There are now no fewer than 17 mischievous ‘independent’ investigations into our so-called ‘misuse’ of public money. Not to mention countless hurtful assessments of my design vision, from the calculated (‘a nugatory project designed by a charlatan for scoundrels’) to the prosaic (‘looks like a bloody great lump of Chislehurst Woods just dumped on a bridge for a laugh’).

No sign of Loaf of course who, having publicly championed this great civic project, has now scuttled off to the south of France for a month, leaving yours truly to defend it. Very well. Allow me to answer these bastards in the traditional way, with retaliatory passive-aggressive questions.

1. How on earth can you ‘misuse’ £85 million of public money by spending it? It’s MONEY. That’s what happens to it, you dimwits.

2. How can you say the favourable audit ‘was not transparent’ when apparently you could ‘see right through it’? Hypocrites. Hypocrites and bastards.

3. If my design is so bad, how come literally hundreds of people on Facebook like it? Exactly. Thought that would shut you up.

Now let me get on with my job please. An elevated river crossing stuffed with greenery won’t think ITSELF through, will it? People. Meanwhile, make no mistake. There is no wrath more bitter than that provoked by treacherous friends. Loaf will pay for this. I swear it.

WEDNESDAY Fingers crossed for Found House, a project I’ve been working on with ecomentalist Amy Blackwater. It has been nominated for a coveted Becycling Award, given annually to the most imaginative conversion of brute rubbish into built beauty.

We’re quietly hopeful that Found House will beat the other contenders at this week’s award ceremony. ‘Chill mate, those other chumps stand no chance, we’ll smash it. And then we’ll smash THE SYSTEM ITSELF!’ asserts Amy through her trademark balaclava. ‘This gig will cement our reputation in the world of transformative bullshit, mark my words. The revolution starts TODAY COMRADE.’ … Feel one of my headaches coming on.

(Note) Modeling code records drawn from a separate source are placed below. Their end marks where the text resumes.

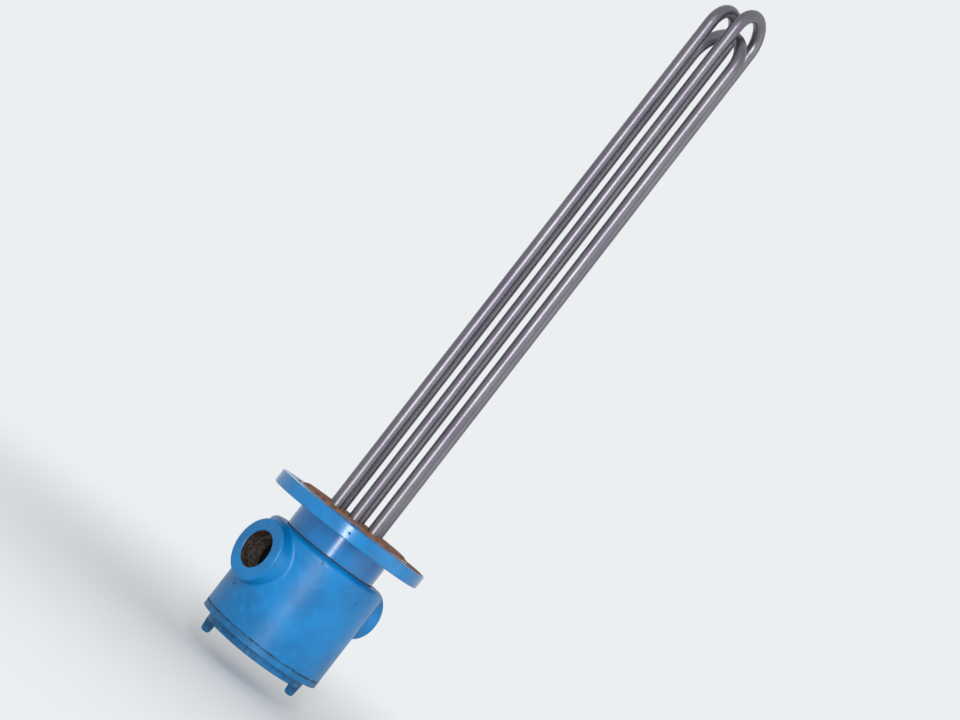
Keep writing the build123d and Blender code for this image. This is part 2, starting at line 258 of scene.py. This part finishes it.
@dataclass(frozen=True)
class EnamelledSteelFlange:
    """Gloss blue enamel over turned steel, bare and rusting on the gasket face."""

    name: str = "gloss_enamel_on_turned_steel"
    paint: str = "#027ABC"
    paint_deep: str = "#026CA8"
    rust: str = "#A8662F"
    rust_dark: str = "#5A3E2E"
    steel: str = "#74675C"
    chip: str = "#14608E"
    paint_edge_mm: float = -2.2
    ring_levels_mm: tuple[float, float] = (-3.2, -2.9)
    creep_radius_mm: float = 65.0
    creep_wander_mm: float = 12.0
    creep_side_deg: float = -42.0
    creep_lean: float = 0.17
    rim_radius_mm: float = 80.0
    rim_levels_mm: tuple[float, float] = (-3.8, -15.2)
    chip_spots: tuple[tuple[float, float, float, float], ...] = ((-51.8, -60.9, -9.6, 1.3),)

    def material(self) -> bpy.types.Material:
        """Build the flange's material.

        Returns:
            Enamel that reaches a little way up the raised face, with chipped rim edges.
        """
        s = Surface(self.name)
        x, y, z = s.axes()
        radius = s.reach(x, y)
        # the brush left an uneven edge on the side of the raised face
        edge = s.math("MULTIPLY", s.math("SUBTRACT", s.noise(9.0), 0.5), 1.2 * MM)
        painted, unpainted = ((self.paint_edge_mm + step) * MM for step in (-0.2, 0.2))
        bare = s.ramp(s.math("ADD", z, edge), painted, unpainted)
        bare = s.math("MAXIMUM", bare, self._creep(s, x, y, z))
        # chips sit on the two sharp edges of the rim
        outside = s.ramp(radius, (self.rim_radius_mm - 1.6) * MM, (self.rim_radius_mm - 0.7) * MM)
        upper, lower = (level * MM for level in self.rim_levels_mm)
        inner = s.between(z, lower, upper, 0.3 * MM)
        on_edge = s.math("MULTIPLY", outside, s.math("SUBTRACT", 1.0, inner))
        chips = s.math("MULTIPLY", s.ramp(s.noise(3.4), 0.6, 0.66), on_edge)
        tone = s.blend(s.ramp(s.noise(26.0), 0.35, 0.7), linear(self.paint), linear(self.paint_deep))
        rust = s.blend(s.ramp(s.noise(5.0, 5.0), 0.36, 0.62), linear(self.rust), linear(self.rust_dark))
        rust = s.blend(s.ramp(s.noise(14.0), 0.52, 0.66), rust, linear(self.steel))
        chips = s.math("MAXIMUM", chips, s.spots(self.chip_spots))
        colour = s.blend(bare, s.blend(chips, tone, linear(self.chip)), rust)
        worn = s.math("MAXIMUM", bare, chips)
        rough = s.math("ADD", s.math("MULTIPLY", worn, 0.7), 0.2)
        peel = s.bump(s.noise(4.0, 1.0), 0.012)
        scale = s.math("MULTIPLY", s.noise(1.1, 5.0), bare)
        return s.close(
            Base_Color=colour,
            Roughness=rough,
            IOR=1.5,
            Specular_IOR_Level=0.5,
            Normal=s.bump(scale, 0.35, peel),
        )

    def _creep(self, s: Surface, x: Value, y: Value, z: Value) -> bpy.types.NodeSocket:
        """Return the rust that has crept from the raised face onto the flat ring.

        Args:
            s: surface that gets the nodes.
            x: X of the surface point in metres.
            y: Y of the surface point in metres.
            z: Z of the surface point in metres.

        Returns:
            A mask that is 1 on the rust, which reaches furthest on one side.
        """
        side = math.radians(self.creep_side_deg)
        lean = s.math("ADD", s.math("MULTIPLY", x, math.cos(side)), s.math("MULTIPLY", y, math.sin(side)))
        lean = s.math("MULTIPLY", s.math("MAXIMUM", lean, 0.0), self.creep_lean)
        wander = s.math("MULTIPLY", s.math("SUBTRACT", s.noise(12.0, 4.0), 0.5), self.creep_wander_mm * MM)
        reach = s.math("SUBTRACT", s.math("ADD", s.reach(x, y), wander), lean)
        near = s.ramp(reach, (self.creep_radius_mm + 0.5) * MM, (self.creep_radius_mm - 0.5) * MM)
        low, high = (level * MM for level in self.ring_levels_mm)
        return s.math("MULTIPLY", near, s.between(z, low, high, 0.1 * MM))


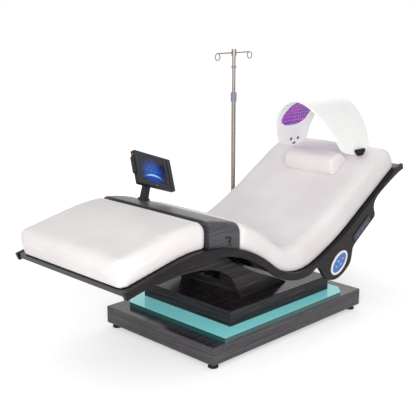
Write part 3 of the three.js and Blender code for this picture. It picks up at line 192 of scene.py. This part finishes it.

I’m hoping that the actual cement we’ve specified will cement our reputation. A mortar of reconstituted chewing gum and discarded urban porridge. Nobody’s done that before. Proper hardcore. ‘Postcycling’ we’re calling it. Our gum and porridge matrix will hold handmade artisanal bricks of straw bale overmatter and polystyrene swarf. It has ‘winner’ written all over it. No matter how much the critics may huff and puff they will not blow it down.

Rents are putting enormous pressure on creatives, especially those whose work is rubbish

THURSDAY Being an auteur of epic space is really more about problem-solving than anything else. This week I have been asked by a London artist client to design an affordable studio. As we all know, rents are putting enormous pressure on creatives, especially those whose work is rubbish.

FRIDAY Problem solved. A 3m² modular box which can easily be constructed on a rooftop in Gateshead.

SATURDAY Crushed at the Becycling Awards by something called the Round House, designed by a willowy collective of architecture students.

It was deemed ‘clever’ for its use of materials discarded during the brutal conversion of harmless old pubs into boutique apartments. Smoked timber-frame construction, novelty windows of repurposed ‘wineglass’, cross-laminated beermat cladding, etc.

Amy shouts pissed outrage through her dress balaclava, a simple low-cut black number set off with pearls, repeatedly lunging at the winners’ table in her wheelchair and catching one hapless beardo a nasty crack on the shins. We’re asked firmly by the management to leave – the usual conclusion to an evening with Amy. She trundles out, belligerently warning that once Corbyn gets in they’ll all be up against a wall.  

SUNDAY Back to my cruise terminal conceptualisation in the recliner. A stroll around the deck of consciousness, then the ocean-going oblivion of deep thought.